I think you see where I’m going:  the misconceptions are all around us, but our religious tradition is clear:  God’s love welcomes all, and no class of people is better than any other.  This is a core value of our faith.
So those are the two points for today:  that God’s love is for all people—all kinds of people, and that God’s love is for you; no matter your family or personal history, or your greatest and most shameful mistakes, God’s love is still at work in your life.
I wonder how many of you are thinking of the history in your own family or your life, the moments of brokenness, dishonesty, regret, grudge holding, worse…that have caused you to wonder if God’s love is still at work in your life?  I wonder if you are thinking about brokenness of our world, the divisions between races and classes, nations and culture wars that threated to divide us every day.  Is it possible that God can still be at work?

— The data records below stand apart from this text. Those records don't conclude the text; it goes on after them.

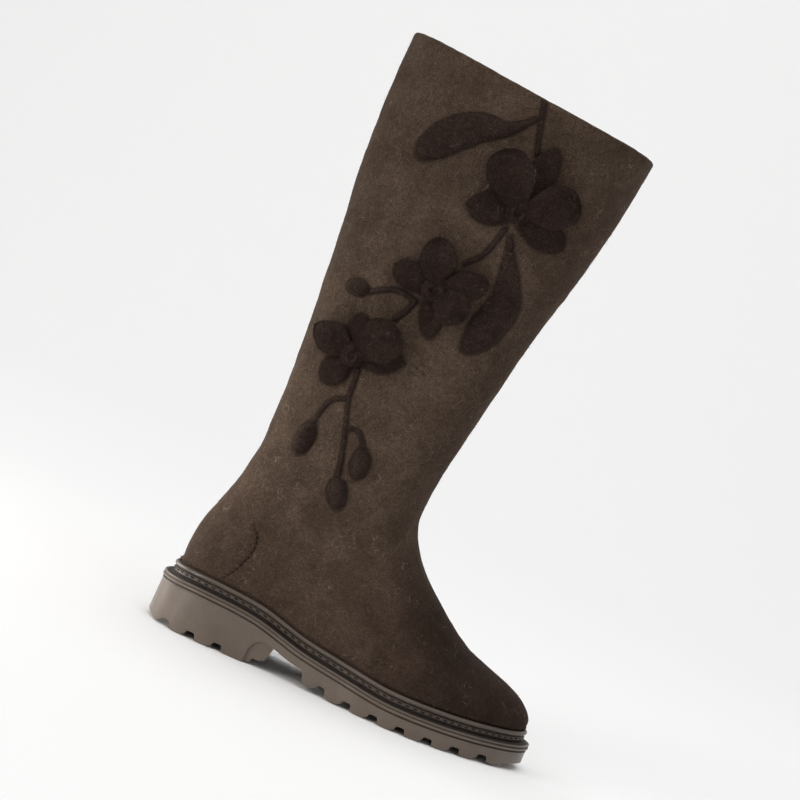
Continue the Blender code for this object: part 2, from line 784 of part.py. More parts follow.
def main():
    for thing in list(bpy.data.objects):
        bpy.data.objects.remove(thing)
    felt = material("brown_felt", (0.075, 0.048, 0.033), 0.95)
    rubber = material("brown_rubber", (0.09, 0.06, 0.042), 0.4)
    lining = material("insole_felt", (0.085, 0.06, 0.045), 0.95)
    dark = material("dark_felt", (0.03, 0.018, 0.014), 0.97)
    things = [make_upper(felt), make_outsole(rubber), make_welt(rubber), make_insole(lining)]
    things += make_flower_work(dark)
    centre_on_origin(things)


main()
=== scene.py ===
import math
from bisect import bisect_right

import bmesh
import bpy
import numpy as np
from mathutils import Matrix, Vector


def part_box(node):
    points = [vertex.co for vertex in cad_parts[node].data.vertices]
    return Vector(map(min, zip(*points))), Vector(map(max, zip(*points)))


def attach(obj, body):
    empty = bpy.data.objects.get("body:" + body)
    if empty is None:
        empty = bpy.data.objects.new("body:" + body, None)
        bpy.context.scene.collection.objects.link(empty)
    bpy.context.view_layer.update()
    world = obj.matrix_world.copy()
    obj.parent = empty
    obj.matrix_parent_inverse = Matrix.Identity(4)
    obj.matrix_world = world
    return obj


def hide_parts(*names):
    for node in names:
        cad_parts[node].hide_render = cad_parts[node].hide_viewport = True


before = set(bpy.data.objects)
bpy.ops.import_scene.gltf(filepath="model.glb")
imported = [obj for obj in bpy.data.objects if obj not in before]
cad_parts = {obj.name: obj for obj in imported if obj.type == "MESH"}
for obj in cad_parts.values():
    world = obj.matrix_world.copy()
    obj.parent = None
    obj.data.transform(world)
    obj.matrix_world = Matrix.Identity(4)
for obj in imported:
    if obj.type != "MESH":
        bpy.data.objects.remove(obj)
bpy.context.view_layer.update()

# The boot's own sizes, as the solids have them, in metres
SOLE_LENGTH, BALL_WIDTH, TOE_SWING = 0.277, 0.102, 0.008
ANKLE_HEIGHT, ANKLE_DEPTH, ANKLE_WIDTH, ANKLE_SETBACK = 0.146, 0.119, 0.084, 0.027
SHAFT_HEIGHT, COLLAR_DEPTH, COLLAR_WIDTH, COLLAR_SETBACK = 0.431, 0.1842, 0.100, 0.0115
COLLAR_DROP, COLLAR_DIP, ANKLE_DROP = 0.0175, 0.0022, 0.009
FELT, COLLAR_ROLL, GAP = 0.0045, 0.0012, 0.0003
HEEL_HEIGHT, FORE_HEIGHT, TOE_SPRING, SPRING_START = 0.0295, 0.0115, 0.003, 0.74
FLANGE_HEIGHT, LEDGE, WALL_STEP = 0.0042, 0.0046, 0.001
WELT_THICKNESS, WELT_HEIGHT, RIB_HEIGHT, WAIST_THICKNESS = 0.0024, 0.0084, 0.0033, 0.0064
HEEL_LENGTH, HEEL_BEVEL, HEEL_BEVEL_RISE = 0.0912, 0.018, 0.0069
HEEL_PANEL, HEEL_PANEL_DEPTH = 0.0162, 0.0016
TREAD_START, TREAD_ROCKER, ROCKER_LENGTH = 0.1165, 0.0041, 0.042
FIRST_LUG, LUG_DEPTH, LUG_PITCH = 0.0138, 0.0048, 0.0195
NOTCH_WIDTH, NOTCH_FLARE, NOTCH_REACH, MIDDLE_TREAD = 0.0066, 0.0018, 0.019, 0.022
FRONT_FULLNESS, BACK_FULLNESS = 0.30, 0.22
FLOWER_REACH, FLOWER_LEAN = 0.041, 3.0

# The scene's own sizes, in metres: how far a lug's bottom rises at its rear and front, how deep petals and
# pads go into the felt, and the lift below which a petal is felted onto the shaft all over
LUG_REAR, LUG_FRONT = 0.0012, 0.0026
PETAL_SUNK, PAD_SUNK, FELTED_DOWN = 0.0009, 0.0010, 0.0040

# Half a stem's breadth as a share of FLOWER_REACH, and how many short wool ends stand on a square millimetre
# of the felted pieces
STEM_HALF, NAP_DENSITY = 0.034, 0.55

# Stitches: how far apart they are, half their length and half their thickness
WELT_STITCH, SEAM_STITCH = (0.0056, 0.0017, 0.00042), (0.0036, 0.0012, 0.00038)

# The camera, as the photograph's: its turn from the boot's side and its roll in degrees, and in metres how
# far away and how high it is and how high it aims
CAMERA_TURN, CAMERA_ROLL, CAMERA_SHIFT = -0.1, 23.5, (-0.073, 0.003)
CAMERA_DISTANCE, CAMERA_HEIGHT, CAMERA_AIM = 1.4, 0.26, 0.215

# A height below the floor, down to which the underside's cutter goes
UNDER_FLOOR = -0.03

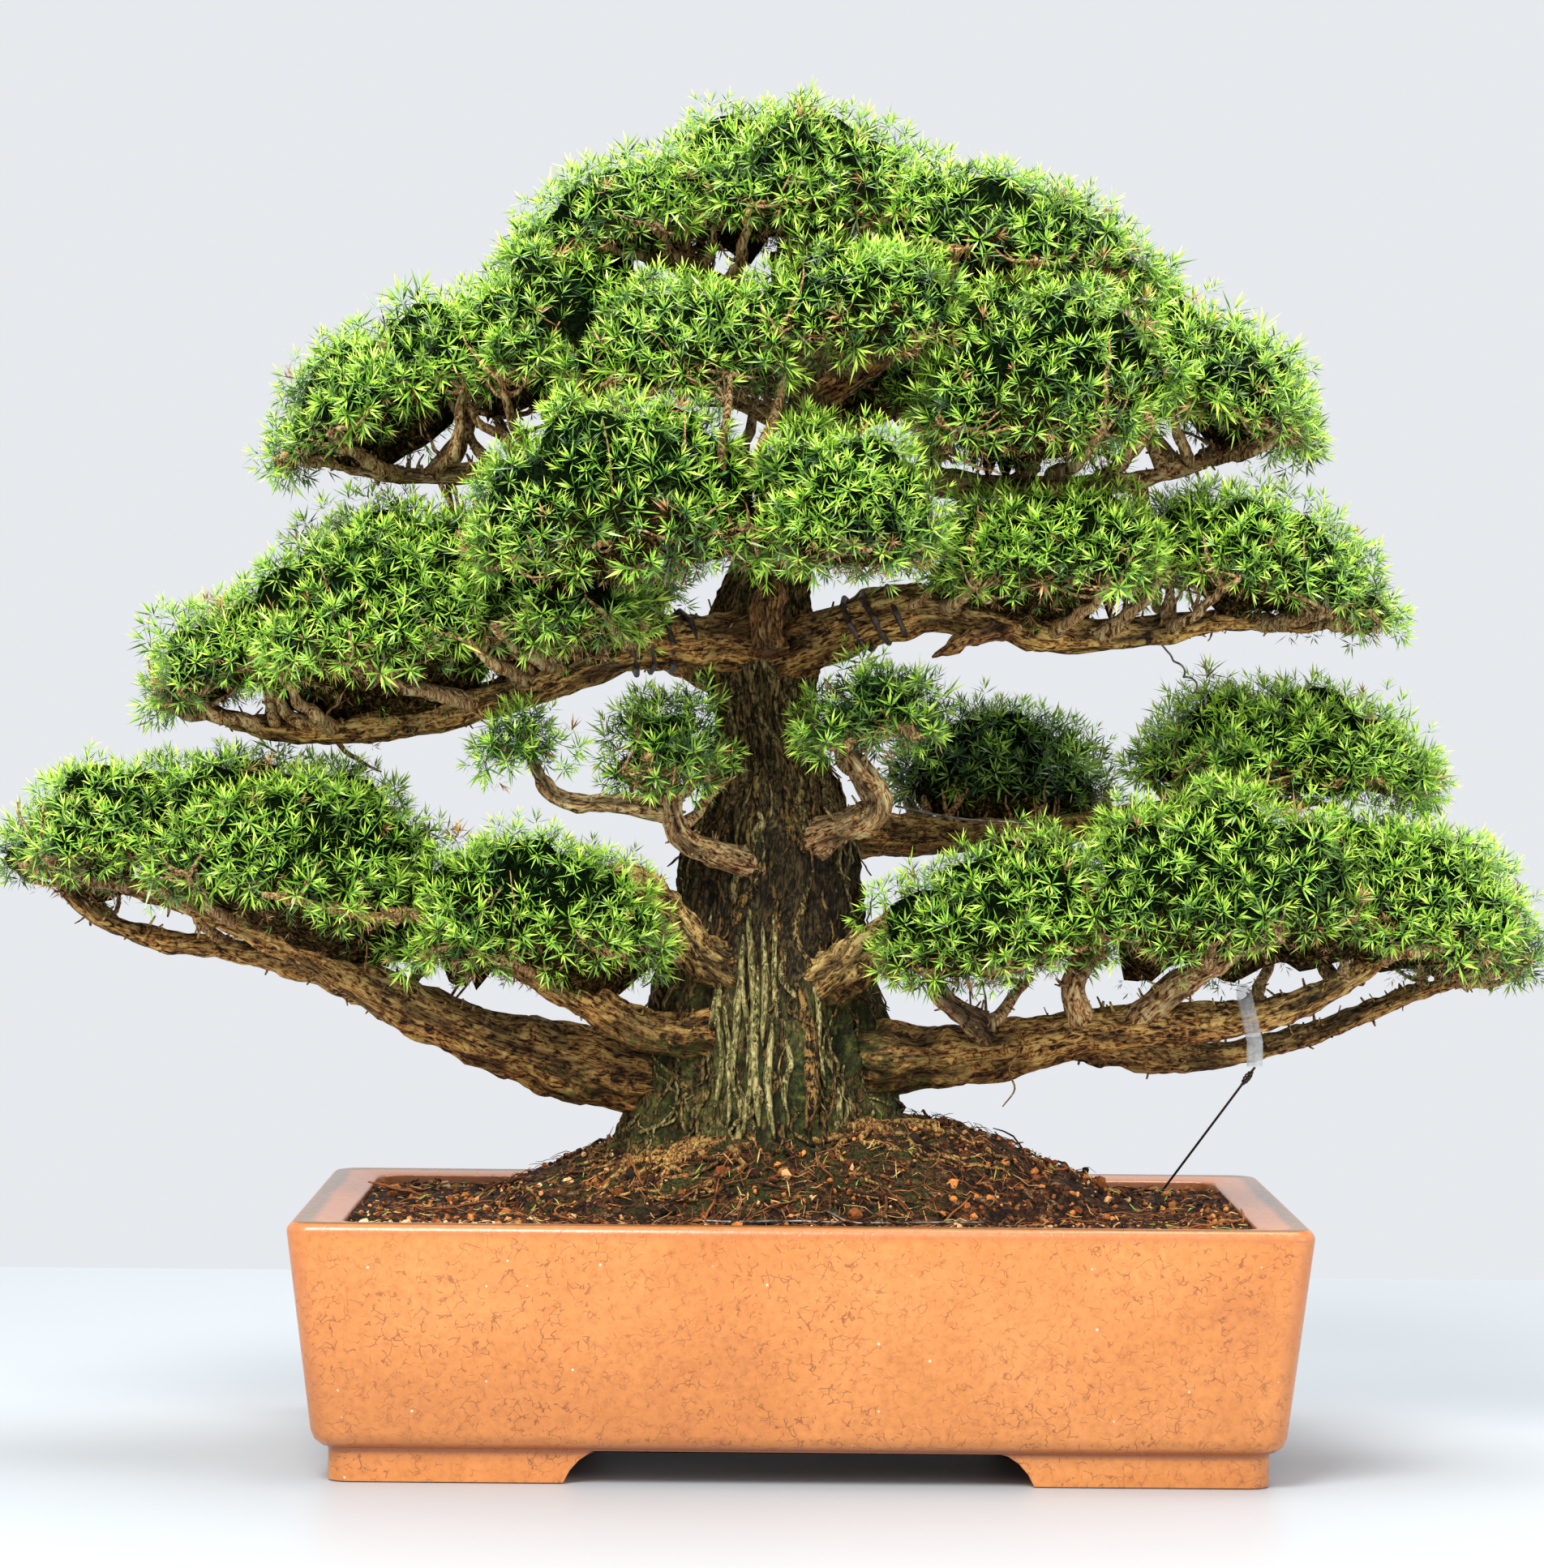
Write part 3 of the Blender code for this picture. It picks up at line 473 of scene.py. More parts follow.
def foliage_material(name):
    """Needles: near black at the foot of a shoot as painted shade, then green, fresh yellow-green at its
    tip, by the growth map. Its first number is the shoot's tone, partly its own and partly painted shade,
    and its second the place from old growth to new. The lowest tones are dry and brown."""
    material, tree, shader = new_material(name, 0.34, Specular_IOR_Level=0.55)
    tone, age, _ = split(tree, coordinates(tree, "growth"))
    # near black at the foot of each shoot: painted shade
    fresh = ramp(tree, age, (0.0, (0.004, 0.010, 0.003)), (0.15, (0.026, 0.080, 0.009)),
                 (0.34, (0.20, 0.47, 0.034)),
                 (0.56, (0.42, 0.76, 0.050)), (1.0, (0.90, 1.0, 0.20)))
    # the darker greens of low tones: painted shade for shoots deep in or at the back of a pad
    painted_shade_green = ramp(tree, age, (0.0, (0.001, 0.003, 0.001)), (0.3, (0.005, 0.022, 0.006)),
                (0.7, (0.028, 0.115, 0.020)),
                (1.0, (0.12, 0.32, 0.055)))
    green = mix(tree, ramp(tree, tone, (0.14, 0.0), (0.66, 1.0)), painted_shade_green, fresh)
    dry = ramp(tree, age, (0.0, (0.030, 0.012, 0.004)), (0.36, (0.30, 0.125, 0.036)),
               (1.0, (0.84, 0.52, 0.22)))
    green = mix(tree, ramp(tree, tone, (0.035, 1.0), (0.045, 0.0)), green, dry)
    tree.links.new(green, shader.inputs["Base Color"])
    return material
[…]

These stories in Genesis answer with a resounding “yes.”  What can separate us from the love of God?  Will family dysfunction, deceit, trickery, betrayal, violence, division, or separation?  By no means!  Will national origin or race, the people we call partner, husband, or wife, the house we gather in as we pray to the God who created us—by no means!  If these cadences sound familiar, that’s becuase we’re accompanied also today by Paul’s words from Romans 8:  If God is for us, who is against us?  Who will separate us from the love of Christ? Will affliction or distress or persecution or famine or nakedness or peril or sword?  No, in all these things we are more than victorious through him who loved us. For I am convinced that neither death, nor life, nor angels, nor rulers, nor things present, nor things to come, nor powers, nor height, nor depth, nor anything else in all creation will be able to separate us from the love of God in Christ Jesus our Lord.
I do love the story of Joseph in particular.  His arrogance about that coat his father never should have given him divide him from his brothers, land him in slavery and then eventually in prison.  He had every reason to question God’s existence, but he kept getting up each day, exiled in the land of Egypt, believing God must be up to something good.  We meet people like this sometimes—they aren’t just in the Bible.  Julian of Norwich, the fourteenth century English mystic lived in a time of social unrest and Black Plague that decimated her community, almost took her own life, and she became famous for her prayer which she shared frequently with all who would hear it:  “All shall be well and all shall be well, and all manner of things shall be well.”  Do you know someone, have you met or read about them, whose sense of hope and God’s presence seems to persist even in the face of great hardship?  Look for them, for they are there; be thankful for them and follow their lead.  Life is hard, but God is with us.
God is with the human, the broken and the sinful, from every background race and clan.  Life gives us plenty of reasons to doubt.  But God’s love endures in all circumstances, and among every people.  This is what we believe.  Amen.